Begin Records supplied

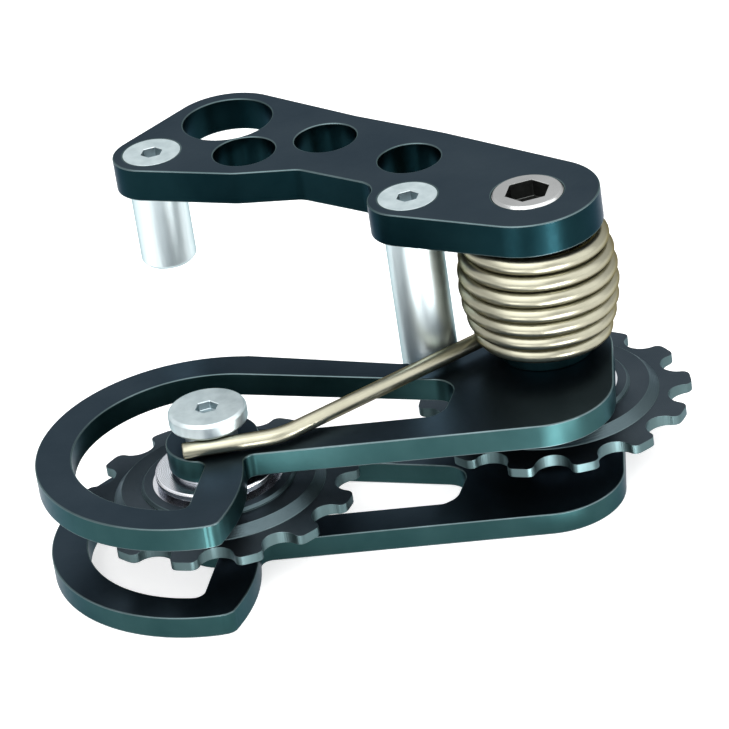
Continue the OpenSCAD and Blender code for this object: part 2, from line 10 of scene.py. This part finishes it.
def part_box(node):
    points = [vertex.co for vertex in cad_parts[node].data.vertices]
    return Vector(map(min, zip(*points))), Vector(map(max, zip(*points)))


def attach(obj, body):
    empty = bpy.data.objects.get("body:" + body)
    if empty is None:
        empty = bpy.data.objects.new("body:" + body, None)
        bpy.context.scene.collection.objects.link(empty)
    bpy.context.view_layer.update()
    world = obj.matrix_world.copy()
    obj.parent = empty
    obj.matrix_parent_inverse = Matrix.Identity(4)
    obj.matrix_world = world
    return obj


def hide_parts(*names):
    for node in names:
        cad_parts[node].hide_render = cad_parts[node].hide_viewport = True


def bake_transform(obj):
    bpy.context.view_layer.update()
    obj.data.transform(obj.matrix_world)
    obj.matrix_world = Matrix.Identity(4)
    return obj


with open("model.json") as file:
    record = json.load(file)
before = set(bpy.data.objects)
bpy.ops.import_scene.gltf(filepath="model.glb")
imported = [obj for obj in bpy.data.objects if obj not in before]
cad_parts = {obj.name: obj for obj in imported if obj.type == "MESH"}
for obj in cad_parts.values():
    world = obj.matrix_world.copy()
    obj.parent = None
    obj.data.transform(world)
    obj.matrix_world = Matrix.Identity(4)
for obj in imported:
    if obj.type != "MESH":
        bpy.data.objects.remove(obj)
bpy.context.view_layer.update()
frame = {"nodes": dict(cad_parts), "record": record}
NODES = frame["nodes"]
SLOT_OF = {s["node"]: s["material_slot"] for s in frame["record"]["subparts"]}
BODY_OF = {n: b for b, ns in frame["record"]["behaviour"]["bodies"].items() for n in ns}
MM = 0.001
WHITE = (1, 1, 1, 1)

scene = bpy.context.scene
scene.view_settings.view_transform = "Standard"

# Camera, from a pinhole fit to the photograph: lengths in mm, angles in radians
FRAME_PX = 729
SENSOR = 36.0
FOCAL_PX = 4532.675
ELEVATION = 0.50279
ROLL = 0.153024
YAW = 0.2189803
SHIFT = Vector((39.67565, 17.4208, 913.51973))
LIFT = 0.6
CLIP_NEAR_M, CLIP_FAR_M = 0.05, 20


def make_camera():
    """The photograph's camera: x right, y down and z away from it, turned into Blender's axes."""
    se, ce = math.sin(ELEVATION), math.cos(ELEVATION)
    sr, cr = math.sin(ROLL), math.cos(ROLL)
    sy, cy = math.sin(YAW), math.cos(YAW)
    tilt = Matrix(((1, 0, 0), (0, -se, -ce), (0, ce, -se)))
    roll = Matrix(((cr, sr, 0), (-sr, cr, 0), (0, 0, 1)))
    turn = Matrix(((cy, -sy, 0), (sy, cy, 0), (0, 0, 1)))
    m = roll @ tilt @ turn
    place = (-(m.transposed() @ SHIFT) + Vector((0, 0, LIFT))) * MM
    axes = Matrix((m[0], -m[1], -m[2])).transposed()
    data = bpy.data.cameras.new("camera")
    data.sensor_width = SENSOR
    data.lens = FOCAL_PX / FRAME_PX * SENSOR
    data.clip_start, data.clip_end = CLIP_NEAR_M, CLIP_FAR_M
    cam = bpy.data.objects.new("camera", data)
    cam.matrix_world = Matrix.Translation(place) @ axes.to_4x4()
    scene.collection.objects.link(cam)
    scene.camera = cam


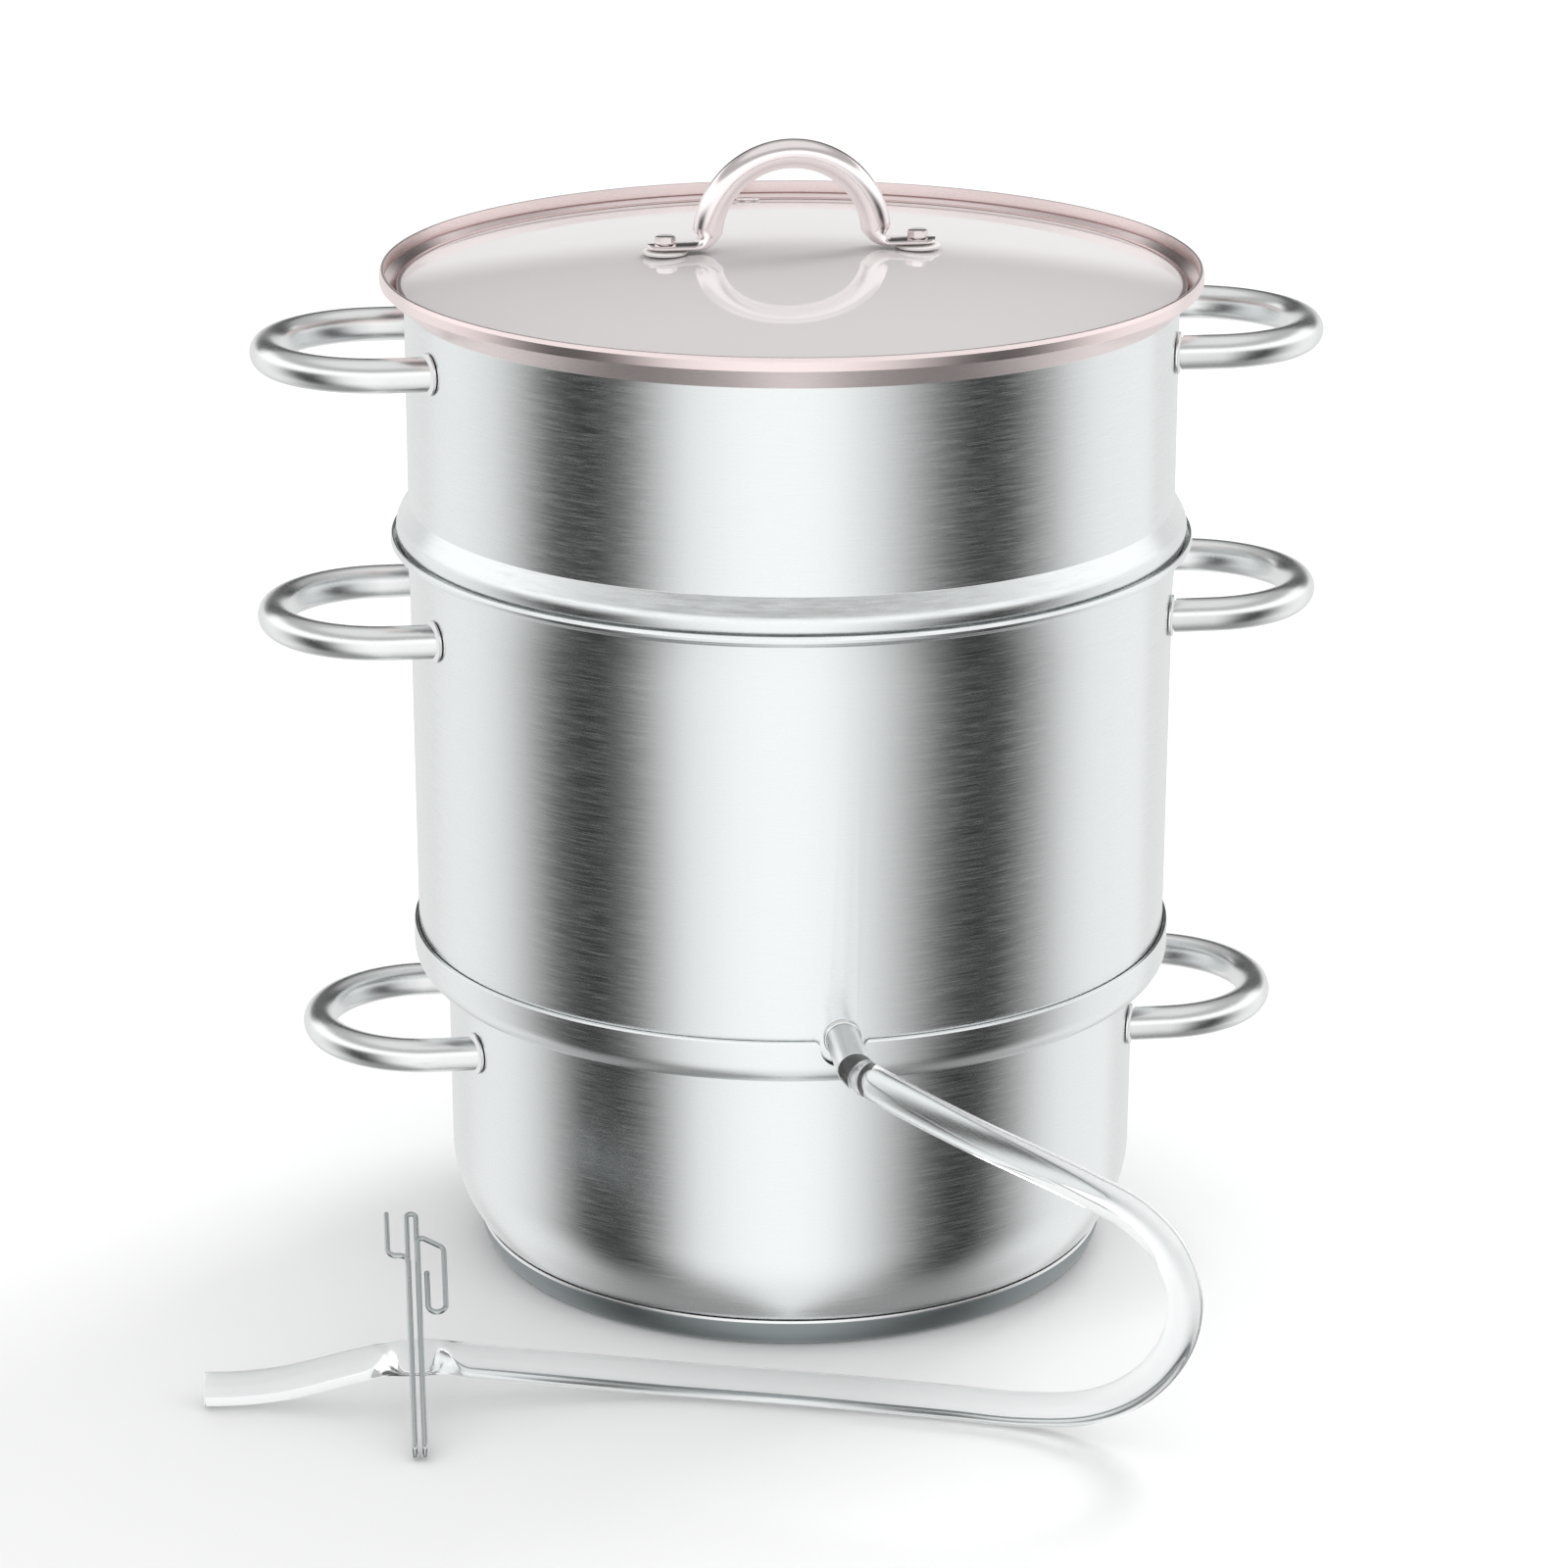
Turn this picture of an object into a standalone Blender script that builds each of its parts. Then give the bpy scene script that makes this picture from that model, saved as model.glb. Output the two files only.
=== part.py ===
"""Steam juicer: a water pot, a juice kettle and a fruit basket that seat in each other, with a glass lid.

The origin is the middle of the base, on the surface that the pot stands on, with +Z up.
The handles lie along X and the juice spout points along -Y.
"""

import math

import bmesh
import bpy
from mathutils import Matrix, Vector

MM = 0.001

# Sheet, clearances and roundness shared by the vessels
WALL = 0.8 * MM
GAP = 0.3 * MM
OVERRUN = 4.0 * MM
VESSEL_SIDES = 36
ROUND_SIDES = 12
ROD_SIDES = 8
HOLE_SIDES = 6
BEND_STEPS = 4
MERGE = 0.01 * MM
SMOOTH_ANGLE = math.radians(35.0)

# Radii of the vessels, from the fruit basket down: each steps from the one that it seats on
BASKET_RADIUS = 130.0 * MM
KETTLE_RADIUS = BASKET_RADIUS
KETTLE_TAPER = 0.7 * MM
KETTLE_RADIUS_LOW = KETTLE_RADIUS - KETTLE_TAPER
POT_COLLAR_PLAY = 0.6 * MM
POT_COLLAR_RADIUS = KETTLE_RADIUS_LOW + GAP + POT_COLLAR_PLAY + WALL
POT_COLLAR_STEP = 11.5 * MM
POT_RADIUS = POT_COLLAR_RADIUS - POT_COLLAR_STEP
POT_TAPER = 0.5 * MM
POT_RADIUS_LOW = POT_RADIUS - POT_TAPER

# Water pot
POT_HEIGHT = 118.2 * MM
POT_CORNER = 42.0 * MM
POT_CORNER_HEIGHT = 37.5 * MM
POT_FLOOR_HEIGHT = 6.0 * MM
POT_COLLAR_BAND = 5.5 * MM
POT_COLLAR_BOWL = 10.5 * MM
POT_NECK_STEP = 0.9 * MM
BASE_EDGE = 5.7 * MM
BASE_LIP = 0.6 * MM
BASE_HEIGHT = 9.9 * MM
NOTCH_PLAY = 1.1 * MM
NOTCH_DROP = 3.3 * MM
NOTCH_CORNER = 6.4 * MM
NOTCH_SHOULDER = 2.2 * MM

# Juice kettle
KETTLE_HEIGHT = 153.6 * MM
KETTLE_RIM_FLARE = 6.2 * MM
KETTLE_RIM_BAND = 2.0 * MM
KETTLE_NECK_STEP = 0.9 * MM
KETTLE_NECK_DROP = 3.0 * MM
KETTLE_CONE = 14.0 * MM
FUNNEL_HOLE_RADIUS = 40.0 * MM
FUNNEL_SET = 2.0 * MM
FUNNEL_TOP_RADIUS = 20.0 * MM
FUNNEL_HEADROOM = 7.7 * MM
FUNNEL_FLANGE = 8.0 * MM
FUNNEL_LIP = 1.6 * MM

# Juice spout
SPOUT_RADIUS = 4.7 * MM
SPOUT_WALL = 0.65 * MM
SPOUT_RISE = 15.7 * MM
SPOUT_REACH = 28.0 * MM
SPOUT_INSIDE = 2.0 * MM
COLLAR_WIDTH = 1.2 * MM
COLLAR_THICKNESS = 1.4 * MM

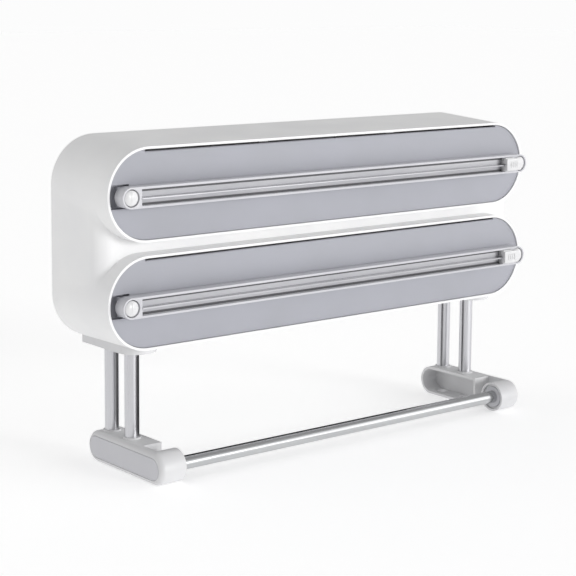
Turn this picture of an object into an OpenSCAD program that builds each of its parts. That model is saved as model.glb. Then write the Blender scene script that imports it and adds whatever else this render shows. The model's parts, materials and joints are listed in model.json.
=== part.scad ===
// Two-bay kitchen wrap dispenser with cutter rails and a towel rod below.
// Millimetres. +Z up, front towards -Y, origin under the middle of the part.

/* [Housing] */
// Overall width across the front of the housing
body_w = 390; // [350:1:460]
// Height of one film bay
bay_h = 64.3; // [60:0.1:72]
// Gap between the two bays at the front
bay_gap = 8.8; // [7:0.1:14]
// Depth from the front rims to the wall side
body_d = 64.6; // [62:0.1:76]
// How far the bays stand out in front of the band between them
bay_reach = 11.8; // [9:0.1:14]
// Wall thickness of the bays
wall = 1.7; // [1.5:0.1:2.2]
// How much wider each side gets from front to back
side_draft = 3.7; // [1:0.1:5]
// How much the top rises from front to back
top_draft = 4; // [1:0.1:5]
// Rounding of the band's upright edges
band_r = 8; // [4:0.5:10]

/* [Rear cover] */
// Thickness of the rear cover
cover_t = 2.4; // [2:0.1:3]
// Rim of the housing left around the rear cover
cover_rim = 1.1; // [0.9:0.1:1.4]
// Distance between the wall screw holes along the housing
wall_hole_span = 280; // [220:5:290]
// Diameter of the wall screw holes
wall_hole_d = 4.6; // [4:0.1:6]
// Diameter of the shallow seat round each wall screw
wall_seat_d = 9.6; // [8:0.1:12]
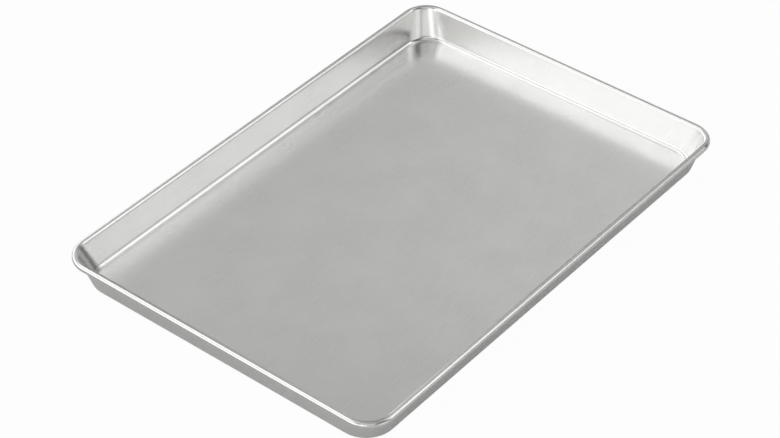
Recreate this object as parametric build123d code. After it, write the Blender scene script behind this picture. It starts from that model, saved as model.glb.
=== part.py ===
from build123d import *
from math import acos, cos, degrees, radians, sin, tan
import os

# Jelly roll pan, in millimetres. X runs along the length, Y across the width and Z up.
# The origin is the middle of the underside, where the pan rests.

# Length and width outside of the rolled rim, and depth from the top of the rim to the inner floor
overall_length = 412.75
overall_width = 285.75
inside_depth = 25.4

# Drawn sheet
sheet_thickness = 0.9
wall_lean = 11.0
floor_bend_radius = 4.5
foot_corner_radius = 24.0
rim_corner_radius = 22.0

# Rolled rim and the wire inside it
wire_diameter = 3.175
wire_clearance = 0.05
curl_edge_gap = 0.2
wire_end_gap = 1.0

# The roll is one sheet thickness round the wire
bore_radius = wire_diameter / 2 + wire_clearance
roll_radius = bore_radius + sheet_thickness
roll_height = sheet_thickness + inside_depth - roll_radius
roll_half_length = overall_length / 2 - roll_radius
roll_half_width = overall_width / 2 - roll_radius
roll_corner_radius = rim_corner_radius - roll_radius

# The wall runs down from the roll's middle height, tangent to the roll
lean = radians(wall_lean)
wall_breadth = sheet_thickness / cos(lean)
outer_face_setback = bore_radius / cos(lean)
wall_run = roll_height * tan(lean)

# The curled edge stops just short of the wall, at this angle from the wall's normal
curl_opening = acos((bore_radius - curl_edge_gap) / roll_radius)


def wall_outline(height, inset):
    """Plan outline of a wall face at a height, set in from the wall's outer face."""
    share = height / roll_height
    setback = outer_face_setback + wall_run * (1 - share) + inset
    top_radius = roll_corner_radius - outer_face_setback
    corner = foot_corner_radius + (top_radius - foot_corner_radius) * share - inset
    length = 2 * (roll_half_length - setback)
    width = 2 * (roll_half_width - setback)
    return Pos(0, 0, height) * RectangleRounded(length, width, corner)


def bowl(floor_height, inset, bend_radius):
    """Solid under one face of the sheet, with its floor edge rounded."""
    foot = wall_outline(floor_height, inset)
    top = wall_outline(roll_height, inset)
    body = loft([foot, top], ruled=True)
    return fillet(body.faces().sort_by(Axis.Z)[0].edges(), bend_radius)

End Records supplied

• Task: Extract and output the part that opens with the line containing "record = json.load(file)" and closes with the line containing "obj.data.transform(world)", unchanged, ends included.

• Complete output:
    record = json.load(file)
before = set(bpy.data.objects)
bpy.ops.import_scene.gltf(filepath="model.glb")
imported = [obj for obj in bpy.data.objects if obj not in before]
cad_parts = {obj.name: obj for obj in imported if obj.type == "MESH"}
for obj in cad_parts.values():
    world = obj.matrix_world.copy()
    obj.parent = None
    obj.data.transform(world)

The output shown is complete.